- _EXERCISE AIM_
Render every entry exactly as it appears.

Records with modeling code:

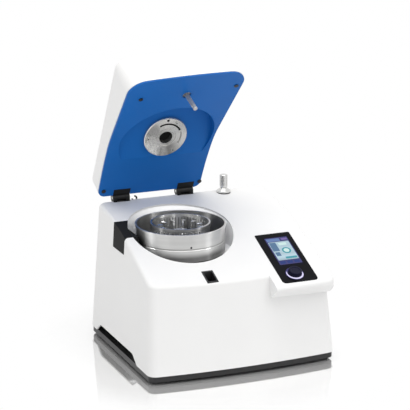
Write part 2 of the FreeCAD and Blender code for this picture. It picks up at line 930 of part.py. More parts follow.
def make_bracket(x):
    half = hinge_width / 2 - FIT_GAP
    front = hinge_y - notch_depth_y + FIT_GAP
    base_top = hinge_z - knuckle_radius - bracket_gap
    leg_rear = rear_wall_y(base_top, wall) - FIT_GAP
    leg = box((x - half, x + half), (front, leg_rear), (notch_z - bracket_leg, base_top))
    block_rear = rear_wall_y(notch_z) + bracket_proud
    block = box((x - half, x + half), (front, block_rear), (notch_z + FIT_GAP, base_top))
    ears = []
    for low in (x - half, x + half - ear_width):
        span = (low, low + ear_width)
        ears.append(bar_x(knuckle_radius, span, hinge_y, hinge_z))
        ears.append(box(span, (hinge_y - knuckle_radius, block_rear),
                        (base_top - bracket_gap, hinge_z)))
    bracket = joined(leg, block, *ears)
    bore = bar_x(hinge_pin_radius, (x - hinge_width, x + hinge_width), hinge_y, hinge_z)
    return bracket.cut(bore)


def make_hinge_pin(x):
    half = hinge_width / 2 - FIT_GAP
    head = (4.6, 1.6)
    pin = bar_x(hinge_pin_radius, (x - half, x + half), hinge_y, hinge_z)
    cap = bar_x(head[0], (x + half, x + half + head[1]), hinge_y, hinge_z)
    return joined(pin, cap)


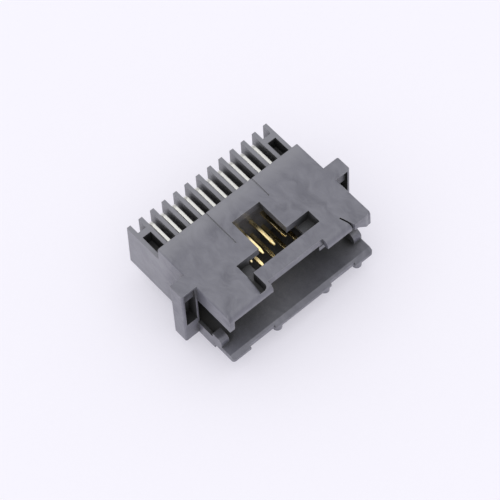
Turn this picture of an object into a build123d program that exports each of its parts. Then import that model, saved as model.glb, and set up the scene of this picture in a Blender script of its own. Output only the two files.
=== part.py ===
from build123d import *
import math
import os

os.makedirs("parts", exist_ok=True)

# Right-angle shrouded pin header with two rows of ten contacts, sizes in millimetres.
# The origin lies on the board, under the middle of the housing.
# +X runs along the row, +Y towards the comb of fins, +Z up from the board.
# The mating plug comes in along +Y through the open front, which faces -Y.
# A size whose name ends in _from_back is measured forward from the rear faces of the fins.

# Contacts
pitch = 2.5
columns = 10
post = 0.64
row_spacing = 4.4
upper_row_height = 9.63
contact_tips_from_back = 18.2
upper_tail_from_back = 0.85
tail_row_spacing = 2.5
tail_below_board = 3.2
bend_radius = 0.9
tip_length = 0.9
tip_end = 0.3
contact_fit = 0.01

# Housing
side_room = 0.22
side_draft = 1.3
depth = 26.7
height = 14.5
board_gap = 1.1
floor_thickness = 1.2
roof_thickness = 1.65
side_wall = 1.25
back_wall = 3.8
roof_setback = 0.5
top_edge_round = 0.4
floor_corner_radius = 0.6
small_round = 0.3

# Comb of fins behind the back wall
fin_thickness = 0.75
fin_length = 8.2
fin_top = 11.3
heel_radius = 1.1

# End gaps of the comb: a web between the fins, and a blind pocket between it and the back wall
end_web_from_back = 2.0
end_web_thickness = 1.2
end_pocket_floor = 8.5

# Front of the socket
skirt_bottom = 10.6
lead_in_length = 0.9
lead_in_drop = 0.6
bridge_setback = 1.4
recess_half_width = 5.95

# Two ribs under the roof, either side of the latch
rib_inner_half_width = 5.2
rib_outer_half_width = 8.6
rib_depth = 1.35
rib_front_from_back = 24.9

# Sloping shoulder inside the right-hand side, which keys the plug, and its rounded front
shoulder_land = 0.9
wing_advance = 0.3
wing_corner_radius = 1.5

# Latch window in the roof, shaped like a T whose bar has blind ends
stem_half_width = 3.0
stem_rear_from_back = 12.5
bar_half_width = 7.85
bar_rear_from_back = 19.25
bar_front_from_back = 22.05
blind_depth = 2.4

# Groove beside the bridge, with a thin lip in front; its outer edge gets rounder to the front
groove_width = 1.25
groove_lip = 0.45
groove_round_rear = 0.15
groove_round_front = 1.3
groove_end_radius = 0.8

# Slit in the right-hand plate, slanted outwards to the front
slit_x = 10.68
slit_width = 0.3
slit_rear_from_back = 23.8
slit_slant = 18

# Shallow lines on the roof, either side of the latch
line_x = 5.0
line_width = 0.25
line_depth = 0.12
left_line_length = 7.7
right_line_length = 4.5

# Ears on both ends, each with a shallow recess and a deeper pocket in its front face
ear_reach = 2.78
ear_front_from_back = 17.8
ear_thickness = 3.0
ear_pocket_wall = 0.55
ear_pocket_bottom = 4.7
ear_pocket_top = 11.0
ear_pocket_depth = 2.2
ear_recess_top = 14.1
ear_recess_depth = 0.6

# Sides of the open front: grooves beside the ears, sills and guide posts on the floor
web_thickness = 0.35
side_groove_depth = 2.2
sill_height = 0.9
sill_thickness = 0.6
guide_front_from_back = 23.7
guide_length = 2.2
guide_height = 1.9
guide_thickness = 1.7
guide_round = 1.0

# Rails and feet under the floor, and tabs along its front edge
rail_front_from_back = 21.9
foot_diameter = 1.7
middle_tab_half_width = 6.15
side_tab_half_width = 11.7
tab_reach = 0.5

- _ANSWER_
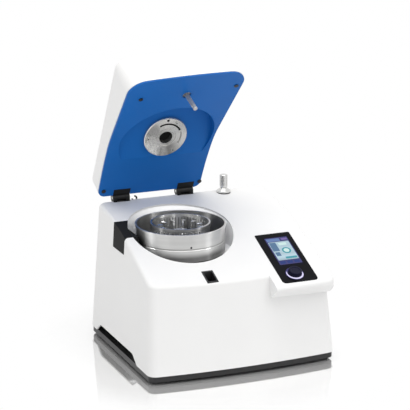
Write part 2 of the FreeCAD and Blender code for this picture. It picks up at line 930 of part.py. More parts follow.
def make_bracket(x):
    half = hinge_width / 2 - FIT_GAP
    front = hinge_y - notch_depth_y + FIT_GAP
    base_top = hinge_z - knuckle_radius - bracket_gap
    leg_rear = rear_wall_y(base_top, wall) - FIT_GAP
    leg = box((x - half, x + half), (front, leg_rear), (notch_z - bracket_leg, base_top))
    block_rear = rear_wall_y(notch_z) + bracket_proud
    block = box((x - half, x + half), (front, block_rear), (notch_z + FIT_GAP, base_top))
    ears = []
    for low in (x - half, x + half - ear_width):
        span = (low, low + ear_width)
        ears.append(bar_x(knuckle_radius, span, hinge_y, hinge_z))
        ears.append(box(span, (hinge_y - knuckle_radius, block_rear),
                        (base_top - bracket_gap, hinge_z)))
    bracket = joined(leg, block, *ears)
    bore = bar_x(hinge_pin_radius, (x - hinge_width, x + hinge_width), hinge_y, hinge_z)
    return bracket.cut(bore)


def make_hinge_pin(x):
    half = hinge_width / 2 - FIT_GAP
    head = (4.6, 1.6)
    pin = bar_x(hinge_pin_radius, (x - half, x + half), hinge_y, hinge_z)
    cap = bar_x(head[0], (x + half, x + half + head[1]), hinge_y, hinge_z)
    return joined(pin, cap)


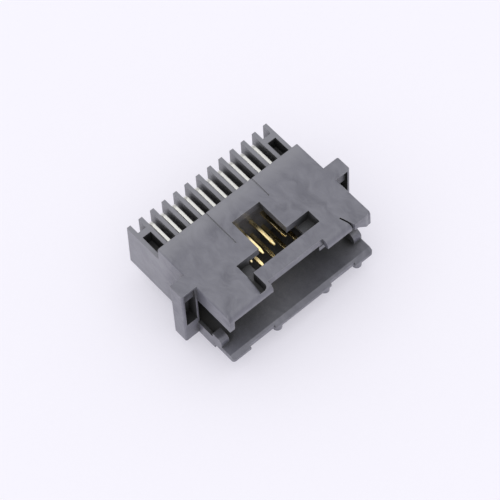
Turn this picture of an object into a build123d program that exports each of its parts. Then import that model, saved as model.glb, and set up the scene of this picture in a Blender script of its own. Output only the two files.
=== part.py ===
from build123d import *
import math
import os

os.makedirs("parts", exist_ok=True)

# Right-angle shrouded pin header with two rows of ten contacts, sizes in millimetres.
# The origin lies on the board, under the middle of the housing.
# +X runs along the row, +Y towards the comb of fins, +Z up from the board.
# The mating plug comes in along +Y through the open front, which faces -Y.
# A size whose name ends in _from_back is measured forward from the rear faces of the fins.

# Contacts
pitch = 2.5
columns = 10
post = 0.64
row_spacing = 4.4
upper_row_height = 9.63
contact_tips_from_back = 18.2
upper_tail_from_back = 0.85
tail_row_spacing = 2.5
tail_below_board = 3.2
bend_radius = 0.9
tip_length = 0.9
tip_end = 0.3
contact_fit = 0.01

# Housing
side_room = 0.22
side_draft = 1.3
depth = 26.7
height = 14.5
board_gap = 1.1
floor_thickness = 1.2
roof_thickness = 1.65
side_wall = 1.25
back_wall = 3.8
roof_setback = 0.5
top_edge_round = 0.4
floor_corner_radius = 0.6
small_round = 0.3

# Comb of fins behind the back wall
fin_thickness = 0.75
fin_length = 8.2
fin_top = 11.3
heel_radius = 1.1

# End gaps of the comb: a web between the fins, and a blind pocket between it and the back wall
end_web_from_back = 2.0
end_web_thickness = 1.2
end_pocket_floor = 8.5

# Front of the socket
skirt_bottom = 10.6
lead_in_length = 0.9
lead_in_drop = 0.6
bridge_setback = 1.4
recess_half_width = 5.95

# Two ribs under the roof, either side of the latch
rib_inner_half_width = 5.2
rib_outer_half_width = 8.6
rib_depth = 1.35
rib_front_from_back = 24.9

# Sloping shoulder inside the right-hand side, which keys the plug, and its rounded front
shoulder_land = 0.9
wing_advance = 0.3
wing_corner_radius = 1.5

# Latch window in the roof, shaped like a T whose bar has blind ends
stem_half_width = 3.0
stem_rear_from_back = 12.5
bar_half_width = 7.85
bar_rear_from_back = 19.25
bar_front_from_back = 22.05
blind_depth = 2.4

# Groove beside the bridge, with a thin lip in front; its outer edge gets rounder to the front
groove_width = 1.25
groove_lip = 0.45
groove_round_rear = 0.15
groove_round_front = 1.3
groove_end_radius = 0.8

# Slit in the right-hand plate, slanted outwards to the front
slit_x = 10.68
slit_width = 0.3
slit_rear_from_back = 23.8
slit_slant = 18

# Shallow lines on the roof, either side of the latch
line_x = 5.0
line_width = 0.25
line_depth = 0.12
left_line_length = 7.7
right_line_length = 4.5

# Ears on both ends, each with a shallow recess and a deeper pocket in its front face
ear_reach = 2.78
ear_front_from_back = 17.8
ear_thickness = 3.0
ear_pocket_wall = 0.55
ear_pocket_bottom = 4.7
ear_pocket_top = 11.0
ear_pocket_depth = 2.2
ear_recess_top = 14.1
ear_recess_depth = 0.6

# Sides of the open front: grooves beside the ears, sills and guide posts on the floor
web_thickness = 0.35
side_groove_depth = 2.2
sill_height = 0.9
sill_thickness = 0.6
guide_front_from_back = 23.7
guide_length = 2.2
guide_height = 1.9
guide_thickness = 1.7
guide_round = 1.0

# Rails and feet under the floor, and tabs along its front edge
rail_front_from_back = 21.9
foot_diameter = 1.7
middle_tab_half_width = 6.15
side_tab_half_width = 11.7
tab_reach = 0.5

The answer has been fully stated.